[begin DATA FOR PROCESSING]

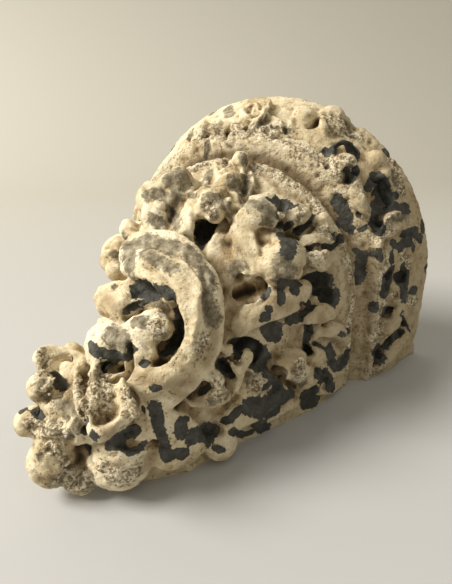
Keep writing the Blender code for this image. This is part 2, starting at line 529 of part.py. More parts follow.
# Trim block: leaves the flat back on the wall plane and the flat top of the shelf.
trim = bmesh.new()
bmesh.ops.create_cube(trim, size=1.0)
trim_width = SHELF_WIDTH + 0.1
trim_depth = SHELF_STRAIGHT + SHELF_HALF + 0.1
trim_height = HEIGHT + 0.1
bmesh.ops.scale(trim, vec=(trim_width, trim_depth, trim_height), verts=trim.verts)
bmesh.ops.translate(trim, vec=(0.0, -trim_depth / 2, -trim_height / 2), verts=trim.verts)
trim_block = as_cutter(add_object("trim_block", trim))


def add_fuse(target, name):
    """Fuse overlapping forms into one skin on the modelling grid."""
    fuse = target.modifiers.new(name, "REMESH")
    fuse.mode = "VOXEL"
    fuse.voxel_size = GRID
    fuse.adaptivity = 0.0


def add_boolean(target, name, cutter, operation):
    cut = target.modifiers.new(name, "BOOLEAN")
    cut.operation = operation
    cut.solver = "EXACT"
    cut.object = cutter


add_fuse(recesses, "fuse recesses")
add_fuse(corbel, "fuse forms")
add_boolean(corbel, "cut recesses", recesses, "DIFFERENCE")
add_fuse(corbel, "even skin")
facets = corbel.modifiers.new("fewer facets", "DECIMATE")
facets.ratio = FACES_KEPT
add_boolean(corbel, "flat back and top", trim_block, "INTERSECT")

plaster = bpy.data.materials.new("painted_plaster")
plaster.use_nodes = True
shader = plaster.node_tree.nodes["Principled BSDF"]
shader.inputs["Base Color"].default_value = (0.60, 0.51, 0.33, 1.0)
shader.inputs["Roughness"].default_value = 0.75
shader.inputs["Metallic"].default_value = 0.0
corbel.data.materials.append(plaster)
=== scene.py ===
import math

import bpy
import numpy as np
from mathutils import Matrix, Vector, kdtree, noise


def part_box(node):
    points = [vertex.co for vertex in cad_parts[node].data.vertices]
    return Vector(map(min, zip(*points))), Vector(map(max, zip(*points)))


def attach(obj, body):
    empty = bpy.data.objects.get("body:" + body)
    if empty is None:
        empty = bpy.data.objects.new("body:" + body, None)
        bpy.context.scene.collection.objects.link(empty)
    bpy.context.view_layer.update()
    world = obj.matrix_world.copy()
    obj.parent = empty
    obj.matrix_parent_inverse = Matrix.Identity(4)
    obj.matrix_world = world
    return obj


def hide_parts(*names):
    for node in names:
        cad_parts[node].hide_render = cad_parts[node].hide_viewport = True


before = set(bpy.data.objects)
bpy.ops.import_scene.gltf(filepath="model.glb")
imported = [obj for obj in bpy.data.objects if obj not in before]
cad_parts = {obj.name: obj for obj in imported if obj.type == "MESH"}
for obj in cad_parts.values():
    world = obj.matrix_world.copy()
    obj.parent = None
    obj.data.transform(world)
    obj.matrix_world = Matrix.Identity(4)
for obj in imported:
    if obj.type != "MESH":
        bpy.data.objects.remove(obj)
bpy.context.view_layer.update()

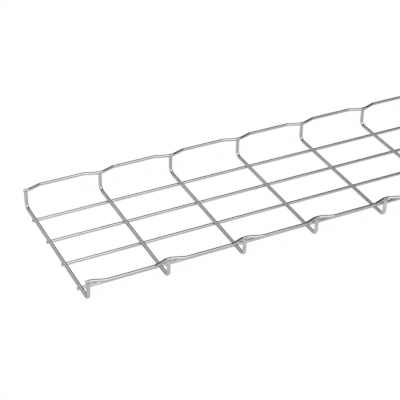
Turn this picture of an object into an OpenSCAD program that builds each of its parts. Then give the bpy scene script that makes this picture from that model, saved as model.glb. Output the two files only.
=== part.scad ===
// Wire mesh cable basket, low-wall tray, one stock length.
// Straight base wires carry a row of U-shaped cross wires, and a waved edge wire is
// welded along the tops of each side. All of it is round bright zinc-plated steel wire.
// X runs along the tray, Y across it and Z up. The origin is on the floor, under the
// middle of the tray. Sizes are in millimetres.

/* [Mesh] */
// Distance between neighbouring cross wires, centre to centre
cross_pitch = 100; // [70:5:150]
// Number of mesh openings along one stock length
bay_count = 30; // [1:1:30]
// Distance between neighbouring base wires, centre to centre
base_pitch = 50; // [30:5:60]
// Number of base wires across the bottom
base_wire_count = 4; // [2:1:4]
// How far the lengthwise wires run past the middle of the first and last cross wire
end_stub = 2.5; // [2.5:0.5:40]

/* [Section] */
// Clear width between the upright ends of the cross wires
inner_width = 200; // [195:5:400]
// Overall height, from the floor to the top of the edge wires
overall_height = 32.4; // [28:0.2:110]
// Inner radius of the two corners of each cross wire
corner_inner_r = 5.5; // [3:0.5:12]

/* [Wire] */
// Diameter of the base wires
base_wire_d = 3.9; // [3:0.1:6]
// Diameter of the edge wires
edge_wire_d = 3.9; // [3:0.1:6]
// Diameter of the cross wires
cross_wire_d = 4.4; // [3:0.1:6]
// How far a cross wire is pressed into the base wires at their welds
base_weld_depth = 0.5; // [0.2:0.1:1]
// How far the ends of a cross wire are pressed into the edge wires at their welds
edge_weld_depth = 0.8; // [0.2:0.1:1]

/* [Edge wave] */
// How far the edge wires stand out from the sides, midway between cross wires
wave_depth = 5.7; // [3:0.1:9]
// Angle between the sloping parts of the wave and the length of the tray
wave_slope = 19.08; // [12:0.01:40]
// Inner radius of the bends of the wave
wave_inner_r = 6; // [4:0.5:10]
// Straight part of the edge wire that shows on each side of a cross wire
wave_seat_margin = 0.1; // [0.1:0.1:5]

/* [Hidden] */
$fn = 48;
tray_length = bay_count * cross_pitch;
long_wire_length = tray_length + 2 * end_stub;

// The section, from the floor up
base_wire_z = base_wire_d / 2;
cross_wire_z = base_wire_d - base_weld_depth + cross_wire_d / 2;
edge_wire_z = overall_height - edge_wire_d / 2;
side_y = (inner_width + cross_wire_d) / 2;
corner_r = corner_inner_r + cross_wire_d / 2;
upright_top_z = edge_wire_z - edge_wire_d / 2 + edge_weld_depth;

// The wave, from a cross wire to the middle of the mesh opening
wave_bend_r = wave_inner_r + edge_wire_d / 2;
wave_seat = cross_wire_d / 2 + wave_seat_margin;
wave_ramp = (wave_depth - 2 * wave_bend_r * (1 - cos(wave_slope))) / sin(wave_slope);

function two_digits(n) = str(n < 10 ? "0" : "", n);
function base_name(n) = str("base_wire_", n);
function cross_name(n) = str("cross_wire_", two_digits(n));
function base_y(n) = (n - (base_wire_count + 1) / 2) * base_pitch;
function cross_x(n) = (n - 1) * cross_pitch - tray_length / 2;

// Straight wire that starts at the origin and runs along +X
module wire_x(d, length) {
    rotate([0, 90, 0]) cylinder(d = d, h = length);
}

// Lengthwise straight wire at one place in the section, over the whole length
module long_wire(d, y, z) {
    translate([-long_wire_length / 2, y, z]) wire_x(d, long_wire_length);
}

// Base wire, under the cross wires
module base_wire(n) {
    color("gainsboro") long_wire(base_wire_d, base_y(n), base_wire_z);
}

// Half of a cross wire, before its welds: floor run, rounded corner and upright end
module cross_wire_half() {
    run = side_y - corner_r;
    rise = upright_top_z - cross_wire_z - corner_r;
    translate([0, 0, cross_wire_z]) {
        rotate([-90, 0, 0]) cylinder(d = cross_wire_d, h = run);
        translate([0, run, corner_r]) {
            rotate([0, 90, 0])
                rotate_extrude(angle = 90)
                    translate([corner_r, 0]) rotate(90) circle(d = cross_wire_d);
            translate([0, corner_r, 0]) cylinder(d = cross_wire_d, h = rise);
        }
    }
}

// Cross wire: one U with a seat in its underside for each base wire and one in each
// end for the edge wire
module cross_wire(n) {
    color("silver")
        translate([cross_x(n), 0, 0])
            difference() {
                union() {
                    cross_wire_half();
                    mirror([0, 1, 0]) cross_wire_half();
                }
                for (b = [1 : base_wire_count])
                    translate([-cross_wire_d, base_y(b), base_wire_z])
                        wire_x(base_wire_d, 2 * cross_wire_d);
                for (side = [-1, 1])
                    translate([-cross_wire_d, side * side_y, edge_wire_z])
                        wire_x(edge_wire_d, 2 * cross_wire_d);
            }
}

// Bend of the edge wire that starts at the origin along +X and turns towards +Y by the
// slope of the wave. What follows it starts at the end of the bend, along the new line.
module wave_bend() {
    translate([0, wave_bend_r, 0]) {
        rotate([0, 0, -90])
            rotate_extrude(angle = wave_slope)
                translate([wave_bend_r, 0]) rotate(-90) circle(d = edge_wire_d);
        rotate([0, 0, wave_slope]) translate([0, -wave_bend_r, 0]) children();
    }
}

// Edge wire from a cross wire to the middle of the mesh opening: seat, bend out, ramp,
// bend back and half of the outer run
module half_wave() {
    half = cross_pitch / 2;
    difference() {
        union() {
            wire_x(edge_wire_d, wave_seat);
            translate([wave_seat, 0, 0])
                wave_bend() {
                    wire_x(edge_wire_d, wave_ramp);
                    translate([wave_ramp, 0, 0])
                        mirror([0, 1, 0]) wave_bend() wire_x(edge_wire_d, half);
                }
        }
        translate([half, -half, -half]) cube(cross_pitch);
    }
}

// Edge wire on the +Y side, waved outwards between the cross wires
module edge_wire_at_side() {
    translate([0, side_y, edge_wire_z]) {
        for (n = [1 : bay_count]) {
            translate([cross_x(n), 0, 0]) half_wave();
            translate([cross_x(n + 1), 0, 0]) mirror([1, 0, 0]) half_wave();
        }
        translate([-long_wire_length / 2, 0, 0]) wire_x(edge_wire_d, end_stub);
        translate([tray_length / 2, 0, 0]) wire_x(edge_wire_d, end_stub);
    }
}

module edge_wire_left() {
    color("gainsboro") edge_wire_at_side();
}

module edge_wire_right() {
    color("gainsboro") mirror([0, 1, 0]) edge_wire_at_side();
}

for (n = [1 : base_wire_count])
    base_wire(n);
edge_wire_left();
edge_wire_right();
for (n = [1 : bay_count + 1])
    cross_wire(n);
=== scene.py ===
"""Looks of the wire mesh cable basket: smooth drawn wires with their bends, welds and cut ends,
bright zinc plating, a white floor and soft studio light."""
import math
import random

import bpy
from mathutils import Matrix, Vector

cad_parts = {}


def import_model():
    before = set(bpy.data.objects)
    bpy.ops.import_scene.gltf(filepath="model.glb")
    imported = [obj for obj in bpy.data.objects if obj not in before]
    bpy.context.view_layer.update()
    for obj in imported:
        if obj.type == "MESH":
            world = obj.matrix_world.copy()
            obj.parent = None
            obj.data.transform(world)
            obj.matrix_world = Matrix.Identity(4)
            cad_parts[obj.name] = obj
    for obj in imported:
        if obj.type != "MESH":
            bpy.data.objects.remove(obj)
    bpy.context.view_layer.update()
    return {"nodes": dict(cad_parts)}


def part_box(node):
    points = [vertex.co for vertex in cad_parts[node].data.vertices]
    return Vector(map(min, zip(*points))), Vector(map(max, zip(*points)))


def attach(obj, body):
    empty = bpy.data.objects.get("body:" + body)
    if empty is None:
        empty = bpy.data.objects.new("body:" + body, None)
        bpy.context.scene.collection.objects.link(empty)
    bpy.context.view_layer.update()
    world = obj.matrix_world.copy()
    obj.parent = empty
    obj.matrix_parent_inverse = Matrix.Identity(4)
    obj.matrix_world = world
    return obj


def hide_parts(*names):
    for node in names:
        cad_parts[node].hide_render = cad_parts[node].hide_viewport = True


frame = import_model()

# ---- Sizes, in metres ----
MM = 0.001
SIDES = 32                   # points round a wire
STRAIGHT_PIECES = 40         # stretches in a base wire
WAVE_STEPS = 5               # steps in a bend of an edge wire
CORNER_STEPS = 12            # steps in a corner of a cross wire
WAVE_SLOPE = math.radians(19.08)     # edge wire's ramps against the length of the tray
WAVE_BEND_R = 7.95 * MM      # edge wire's bends, to the centre line
WAVE_SEAT_MARGIN = 0.1 * MM  # straight edge wire beside each cross wire
CORNER_R = 7.7 * MM          # cross wire's corners, to the centre line
END_ROUND = 0.35 * MM        # rounded rim of a cut wire end
BASE_WELD_X = 1.5 * MM       # half the size of a crossing's weld along the tray
BASE_WELD_Y = 1.42 * MM      # and across it
BEAD_R = 0.40 * MM           # weld flash, half its thickness
BEAD_STEPS = 24              # rings round a bead
BEAD_SIDES = 10              # points round its thickness
BEAD_UNEVEN = ((2, 0.16), (5, 0.12))     # swellings in a turn, and their size against its radius
BOTTOM_RING_PITCH = 25 * MM  # between rings along a cross wire's bottom
UPRIGHT_RING = 6 * MM        # a ring this far above a cross wire's corner
FLOOR_HALF = 30.0            # half the floor's width

# ---- Camera ----
CAMERA_AT = Vector((-1.8724, -1.0820, 0.8411))
CAMERA_AZIMUTH = 62.455      # degrees from +X towards +Y
CAMERA_DOWN = 33.793         # degrees below the horizon
CAMERA_ROLL = 1.537          # degrees
CAMERA_LENS = 105.98         # mm on a 36 mm sensor

# ---- Studio: each edge is where a light begins and where it is full, on one axis of the
# direction that it comes from (X along the tray, Y to the far side, Z up). A strength of 1 is
# white ----
BOX_LEVEL = 2.10             # broad light, high on the near side
BOX_EDGES = (("Y", 0.12, -0.30), ("Z", 0.05, 0.70), ("X", 0.53, 0.37))
FAR_LEVEL = 1.32             # weaker light on the far side
FAR_EDGES = (("Y", 0.55, 0.72), ("Z", 0.10, 0.50), ("X", 0.38, 0.16), ("X", -0.75, -0.20))
SIDE_LEVEL = 1.08            # small light past the far end of the tray
SIDE_EDGES = (("X", 0.54, 0.64), ("X", 0.81, 0.72), ("Y", -0.12, -0.38), ("Z", 0.05, 0.50))
DARK_LEVEL = 0.03            # everywhere
BACKDROP_LEVEL = 1.0         # white all round, as high as a level view sees
BACKDROP_EDGES = (("Z", 0.19, 0.17),)
FLOOR_COLOR = (0.82, 0.82, 0.82, 1)
FLOOR_GLOW = 1.03            # the white that camera, glossy and transmission rays see
FLOOR_GLOW_SHARE = 0.92      # the rest is the lit floor, with the object's shadow

rng = random.Random(7)


# ---- Places, read from the frame ----
def numbered(prefix):
    return sorted(n for n in frame["nodes"] if n.startswith(prefix))


BASE_WIRES = numbered("base_wire_")
CROSS_WIRES = numbered("cross_wire_")
EDGE_WIRES = {"edge_wire_left": 1, "edge_wire_right": -1}     # the sign of each one's Y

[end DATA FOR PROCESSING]

WORK TO DO »
Each line from the start of the listing above through the line containing "cut.object = cutter" should be copied exactly, please, with no other lines added.

RESULT »
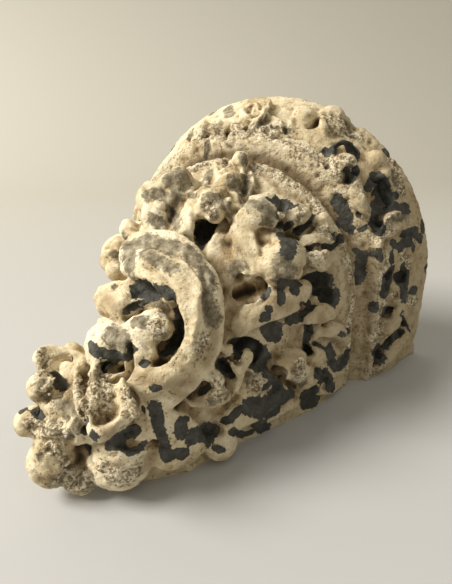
Keep writing the Blender code for this image. This is part 2, starting at line 529 of part.py. More parts follow.
# Trim block: leaves the flat back on the wall plane and the flat top of the shelf.
trim = bmesh.new()
bmesh.ops.create_cube(trim, size=1.0)
trim_width = SHELF_WIDTH + 0.1
trim_depth = SHELF_STRAIGHT + SHELF_HALF + 0.1
trim_height = HEIGHT + 0.1
bmesh.ops.scale(trim, vec=(trim_width, trim_depth, trim_height), verts=trim.verts)
bmesh.ops.translate(trim, vec=(0.0, -trim_depth / 2, -trim_height / 2), verts=trim.verts)
trim_block = as_cutter(add_object("trim_block", trim))


def add_fuse(target, name):
    """Fuse overlapping forms into one skin on the modelling grid."""
    fuse = target.modifiers.new(name, "REMESH")
    fuse.mode = "VOXEL"
    fuse.voxel_size = GRID
    fuse.adaptivity = 0.0


def add_boolean(target, name, cutter, operation):
    cut = target.modifiers.new(name, "BOOLEAN")
    cut.operation = operation
    cut.solver = "EXACT"
    cut.object = cutter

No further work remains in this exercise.